──────── DATA SHOWN ────────

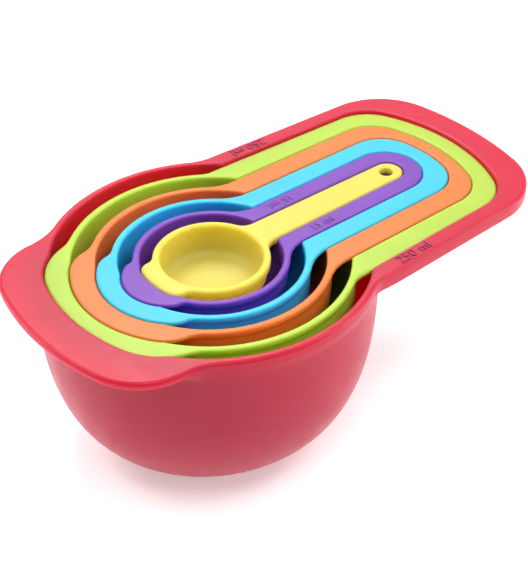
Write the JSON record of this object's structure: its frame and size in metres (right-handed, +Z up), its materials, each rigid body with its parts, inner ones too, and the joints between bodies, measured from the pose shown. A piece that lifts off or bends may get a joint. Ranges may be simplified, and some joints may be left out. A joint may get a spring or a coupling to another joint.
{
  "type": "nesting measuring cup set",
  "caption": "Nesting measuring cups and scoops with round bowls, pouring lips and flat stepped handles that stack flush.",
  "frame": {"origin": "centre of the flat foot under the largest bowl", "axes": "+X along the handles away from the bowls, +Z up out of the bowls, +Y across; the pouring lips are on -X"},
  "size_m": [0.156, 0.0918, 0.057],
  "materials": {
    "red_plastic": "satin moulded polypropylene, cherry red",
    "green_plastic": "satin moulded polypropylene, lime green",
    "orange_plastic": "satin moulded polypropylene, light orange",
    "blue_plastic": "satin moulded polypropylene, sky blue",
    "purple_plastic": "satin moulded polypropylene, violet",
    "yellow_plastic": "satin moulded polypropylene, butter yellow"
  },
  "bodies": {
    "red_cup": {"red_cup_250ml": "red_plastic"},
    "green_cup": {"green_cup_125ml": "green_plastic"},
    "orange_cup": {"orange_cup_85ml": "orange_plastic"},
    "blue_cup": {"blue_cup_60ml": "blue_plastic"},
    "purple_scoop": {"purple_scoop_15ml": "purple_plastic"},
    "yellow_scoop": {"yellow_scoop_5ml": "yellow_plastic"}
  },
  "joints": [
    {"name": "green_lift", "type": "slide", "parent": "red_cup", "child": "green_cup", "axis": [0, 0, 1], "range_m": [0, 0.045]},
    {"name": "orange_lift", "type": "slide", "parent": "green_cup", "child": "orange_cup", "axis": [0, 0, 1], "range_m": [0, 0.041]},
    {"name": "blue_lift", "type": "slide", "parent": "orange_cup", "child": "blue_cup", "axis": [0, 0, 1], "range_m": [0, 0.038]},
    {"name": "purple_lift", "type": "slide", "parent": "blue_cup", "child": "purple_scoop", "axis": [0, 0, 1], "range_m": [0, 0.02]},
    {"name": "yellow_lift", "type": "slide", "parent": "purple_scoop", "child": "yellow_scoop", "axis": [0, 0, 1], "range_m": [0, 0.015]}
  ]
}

────────

SHORT TASK: From the listing above, copy all lines holding the word "with".

RESULT OF THE EXERCISE:
Write the JSON record of this object's structure: its frame and size in metres (right-handed, +Z up), its materials, each rigid body with its parts, inner ones too, and the joints between bodies, measured from the pose shown. A piece that lifts off or bends may get a joint. Ranges may be simplified, and some joints may be left out. A joint may get a spring or a coupling to another joint.
  "caption": "Nesting measuring cups and scoops with round bowls, pouring lips and flat stepped handles that stack flush.",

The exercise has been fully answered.